Homes in areas such as St John’s Wood and Hampstead can command huge asking prices. With a glut of homes in the £5 to £10 million bracket, buyers are able to bag a (relative) bargain when it comes to negotiating.
“The proportion of overseas buyers in central London seem to have gone back to Prime London and I think that maybe because they’ve been able to negotiate [prices] down further,” says Ms Earley.
A property on Hampstead’s Redington Road was recently described in the press as a “perfect ‘lock up and leaver.’” On the market for £8,950,000 with Savills, the home features five bedrooms, swimming pool and spa, as well as “state of the art technology,” likely meaning round the clock security.
With all the mod cons of a contemporary high-end hotel, it reflects the trend for increased demand for hotel-style living, home gyms and high-tech control systems to ensure high spending investors’ maximum comfort when in town, and peace of mind when abroad. A second home at that price would command a stamp duty bill of £1,256,250, including the 3 per cent surcharge, making it a £10,206,250 purchase. That’s a lot for a part-time property by any standard.
Not everyone welcomes the idea of properties purpose built to be locked up and left for at least part of the year.
Sadiq Khan pledged in his election manifesto to tackle the issue of ‘lights off London’ spurred on by the number of ‘buy to leave’ properties bought by overseas investors to accrue capital. “Too often they are not the properties that London needs. Too many are sold off-plan to overseas investors, only to sit empty, and too many are simply not affordable,” he said.

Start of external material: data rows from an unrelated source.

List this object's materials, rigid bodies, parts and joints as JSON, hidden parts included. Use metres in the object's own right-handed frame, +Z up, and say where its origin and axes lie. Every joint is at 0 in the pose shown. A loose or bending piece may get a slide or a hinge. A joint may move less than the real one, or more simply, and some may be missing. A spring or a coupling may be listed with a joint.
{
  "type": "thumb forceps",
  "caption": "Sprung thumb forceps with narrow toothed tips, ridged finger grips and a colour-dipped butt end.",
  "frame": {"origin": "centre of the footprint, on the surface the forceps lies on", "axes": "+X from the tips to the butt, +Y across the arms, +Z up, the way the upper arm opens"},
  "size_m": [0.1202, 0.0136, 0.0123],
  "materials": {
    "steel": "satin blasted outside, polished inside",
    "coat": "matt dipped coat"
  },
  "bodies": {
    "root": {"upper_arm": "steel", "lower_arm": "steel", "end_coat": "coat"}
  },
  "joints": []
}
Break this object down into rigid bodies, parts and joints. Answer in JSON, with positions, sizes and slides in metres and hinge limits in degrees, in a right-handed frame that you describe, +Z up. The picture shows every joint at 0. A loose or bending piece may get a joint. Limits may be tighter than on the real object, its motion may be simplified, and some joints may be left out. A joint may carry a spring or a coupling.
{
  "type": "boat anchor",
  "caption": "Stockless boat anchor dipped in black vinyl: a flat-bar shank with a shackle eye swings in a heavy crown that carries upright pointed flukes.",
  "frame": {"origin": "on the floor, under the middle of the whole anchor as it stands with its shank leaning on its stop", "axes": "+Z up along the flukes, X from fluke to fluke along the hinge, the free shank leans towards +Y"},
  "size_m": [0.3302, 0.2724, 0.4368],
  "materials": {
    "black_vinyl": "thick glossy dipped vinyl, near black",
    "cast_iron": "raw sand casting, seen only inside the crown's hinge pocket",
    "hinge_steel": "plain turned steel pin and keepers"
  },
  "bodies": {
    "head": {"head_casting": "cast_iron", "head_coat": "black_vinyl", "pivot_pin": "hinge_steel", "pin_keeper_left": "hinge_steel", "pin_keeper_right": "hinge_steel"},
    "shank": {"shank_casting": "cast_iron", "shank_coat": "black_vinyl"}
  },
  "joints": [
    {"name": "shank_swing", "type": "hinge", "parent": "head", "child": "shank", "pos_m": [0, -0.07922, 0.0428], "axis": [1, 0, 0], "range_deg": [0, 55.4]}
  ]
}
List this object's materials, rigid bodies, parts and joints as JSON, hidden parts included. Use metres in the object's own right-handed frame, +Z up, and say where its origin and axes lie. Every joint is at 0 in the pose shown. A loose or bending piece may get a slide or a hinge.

In March, Transparency International revealed that of 14 top tier developments in the capital, almost 80 per cent of properties were snapped up by overseas investors.
Camden currently ranks third behind Croydon in the tally of empty homes hotspots with 1,114 empty properties according to the Office for National Statistics. Top of the list were Kensington and Chelsea with 1,399 homes worth £664 million empty in 2016.
Yet overseas investment is an important part of our property market, and contributes in no small part to its buoyancy. Hampstead and St John’s Wood have large continental populations, many of whom have made London their home for the long term whilst they educate their children here.
A property in London is often touted as a central part of any self respecting portfolio, but it seems that buyers increasingly prefer to occupy their purchases rather than leave them empty. The total number of properties vacant for over six months in London has more than halved from its 2004 peak of 42,600 according to a report by Property Partner.
With a cheap pound, chief economist of Knight Frank, James Roberts is optimistic. Talk of remaining in the EU customs union, no second Scottish independence referendum and a more moderate government could mean increased investor appetite.
“I seem to be out of step with the national mood, because I am happy with the election outcome,” he says. “As for discussion of another election, with places like Kensington and Canterbury going Labour, I doubt many Conservative MPs will want another poll this year. These realities will sink in over the summer months, then I see investors taking advantage of the cheap pound, and buying UK property this autumn.”
With Prime Central investment and the pound down it seems the signs are pointing north for the Prime property market. With its property bargains to be had, independent shops and welcoming communities north London promises a home from home atmosphere whatever Brexit might bring. Let’s hope any newcomers choose to lock down and lover rather than lock up and leave.